Somaliland unraveling

In the aftermath of the civil war and collapse in 1991, separatist forces predominantly from the Isaaq clan took control of 176,120 km² of northern Somalia and declared it an independent country called Somaliland.

Other clans on this territory who had not supported the secession had long complained of marginalization under a one-clan rule. ​Calling for reunification with Somalia, protests erupted in the eastern region in January 2023, demanding the withdrawal of Somaliland’s security forces from the eastern region of Sool, Sanag, and Cayn.
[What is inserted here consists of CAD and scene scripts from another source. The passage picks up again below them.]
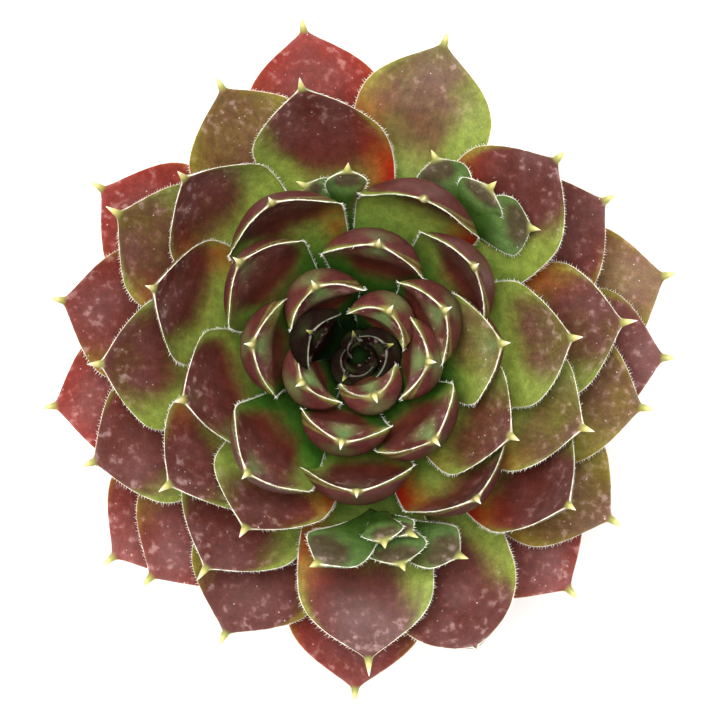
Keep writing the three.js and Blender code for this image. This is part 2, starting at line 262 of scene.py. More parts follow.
# Moist peat and loam: near black, crumbly and quite matt, with browner crumbs in it.
peat, nodes, surface = new_material("peat and loam, crumbled")
place = add(nodes, "ShaderNodeTexCoord").outputs["Object"]
crumbs = add(nodes, "ShaderNodeTexNoise", {"Vector": place, "Scale": 1 / (1.5 * MM), "Detail": 6.0})
browner = add(nodes, "ShaderNodeMapRange", [crumbs.outputs["Fac"], 0.35, 0.7], **SMOOTH).outputs[0]
body = add(
    nodes, "ShaderNodeMix", {0: browner, 6: linear("#1d140e"), 7: linear("#5a4331")}, **COLOUR
).outputs[2]
bump = add(nodes, "ShaderNodeBump", {"Height": crumbs.outputs["Fac"], "Strength": 0.9, "Distance": 0.5 * MM})
nodes.links.new(body, surface.inputs["Base Color"])
nodes.links.new(bump.outputs[0], surface.inputs["Normal"])
surface.inputs["Roughness"].default_value = 0.95

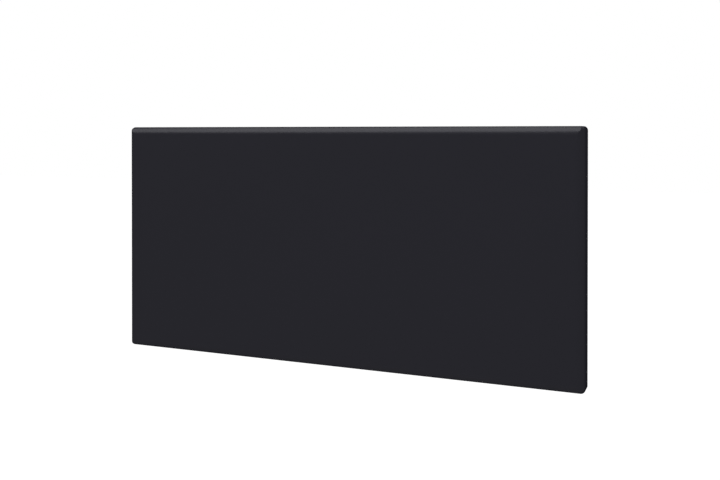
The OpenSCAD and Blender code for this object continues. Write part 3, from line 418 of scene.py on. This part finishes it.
def add_piece(name, data, body, slot, replaced=()):
    """Puts a finished mesh or curve in the scene, on its body and with its finish."""
    scene = bpy.context.scene
    piece = bpy.data.objects.new(name, data)
    scene.collection.objects.link(piece)
    data.materials.append(bpy.data.materials[scene["heater_finishes"][slot]])
    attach(piece, body)
    if replaced:
        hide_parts(*replaced)
    return piece


def mesh_of(name, shape):
    """Mesh of a finished bmesh, smooth on its curved faces."""
    bmesh.ops.remove_doubles(shape, verts=shape.verts, dist=MERGE_DISTANCE)
    bmesh.ops.recalc_face_normals(shape, faces=shape.faces)
    mesh = bpy.data.meshes.new(name)
    shape.to_mesh(mesh)
    shape.free()
    mesh.shade_smooth()
    mesh.set_sharp_from_angle(angle=CREASE_ANGLE)
    return mesh


class HEATER_OT_finishes(bpy.types.Operator):
    """Give every piece of the frame its finish"""
    bl_idname = "heater.finishes"
    bl_label = "Finishes"

    def execute(self, context):
        made = finishes(context.scene.heater_colours)
        context.scene["heater_finishes"] = {slot: finish.name for slot, finish in made.items()}
        for name, node in frame["nodes"].items():
            node.material_slots[0].material = made[slot_of(name)]
        return {"FINISHED"}


def lead_curve(name, corners, radius, bend):
    """Round tube along straight stretches, rounded from bend before each corner to bend after."""
    data = bpy.data.curves.new(name, "CURVE")
    data.dimensions = "3D"
    data.bevel_depth = radius
    data.bevel_resolution = 3
    data.resolution_u = 5
    data.use_fill_caps = True
    corners = [Vector(corner) for corner in corners]
    stops = [(corners[0], corners[0])]
    for before, corner, after in zip(corners, corners[1:], corners[2:]):
        stops.append((corner + bend * (before - corner).normalized(), corner))
        stops.append((corner + bend * (after - corner).normalized(), corner))
    stops.append((corners[-1], corners[-1]))
    spline = data.splines.new("BEZIER")
    spline.bezier_points.add(len(stops) - 1)
    for i, (point, (place, corner)) in enumerate(zip(spline.bezier_points, stops)):
        # Even stops have their straight stretch ahead of them, odd ones have it behind them
        straight_end = stops[i - 1][0] if i % 2 else stops[min(i + 1, len(stops) - 1)][0]
        straight = place.lerp(straight_end, 1 / 3)
        rounded = place.lerp(corner, 2 / 3)
        point.handle_left_type = point.handle_right_type = "FREE"
        point.co = place
        point.handle_left, point.handle_right = (straight, rounded) if i % 2 else (rounded, straight)
    return data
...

​After security forces unleashed violence, killing at least 20 protesters, unionist forces waged an armed struggle, defeated the Somaliland army and set up an interim administration, before formally integrating with Somalia as the North-Eastern state in June 2025.

​Somaliland thus lost about 45% of its territory. In the area that remains under its control, popular support for the separatist project remains only in the eastern half, predominantly populated by the Isaaq clan. Somaliland’s capital, Hargeisa, as well as the port of Berbera, are located in this region. In the western region of Awdal, on the border with Djibouti, the unionist movement is on the rise, with increasing protests against separatist rule and calls for reunification with Somalia.
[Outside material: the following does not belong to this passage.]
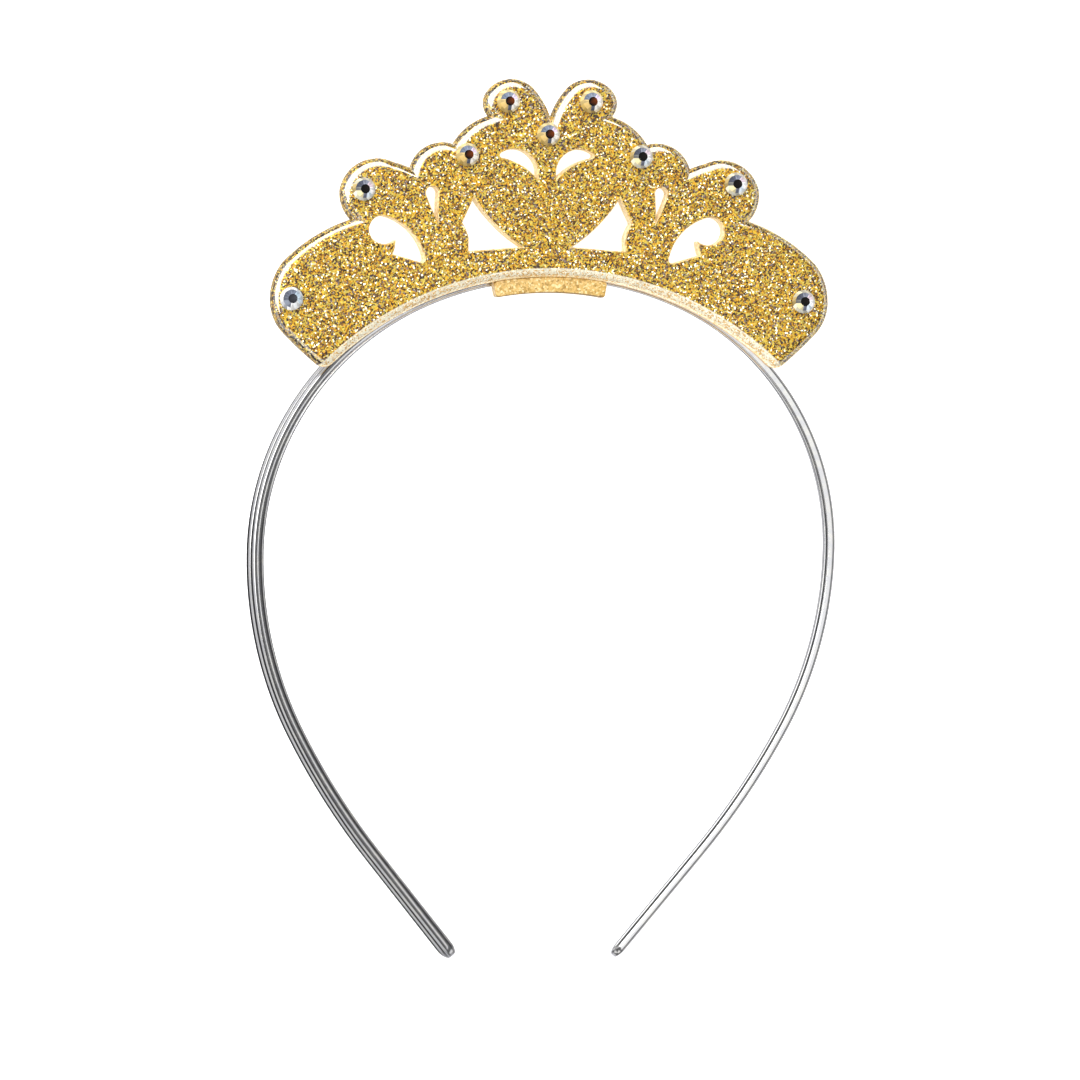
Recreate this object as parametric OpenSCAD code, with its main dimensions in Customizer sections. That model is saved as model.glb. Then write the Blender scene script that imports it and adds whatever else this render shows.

​Having lost territory to the east and at the risk of losing more in the west, the Somaliland administration may be hoping to bolster its territorial control by making itself geopolitically useful, offering the strategic coastline for the US, Israel, and UAE to militarize. However, this is also escalating tensions with the Awdal region.

​When an Israeli flag was hoisted in Hargeisa after securing its diplomatic recognition, thousands waving Palestinian flags took to the streets in Awdal’s regional capital, Borama, emphasizing anti-Zionist messages and asserting Somalia’s sovereignty and territorial integrity.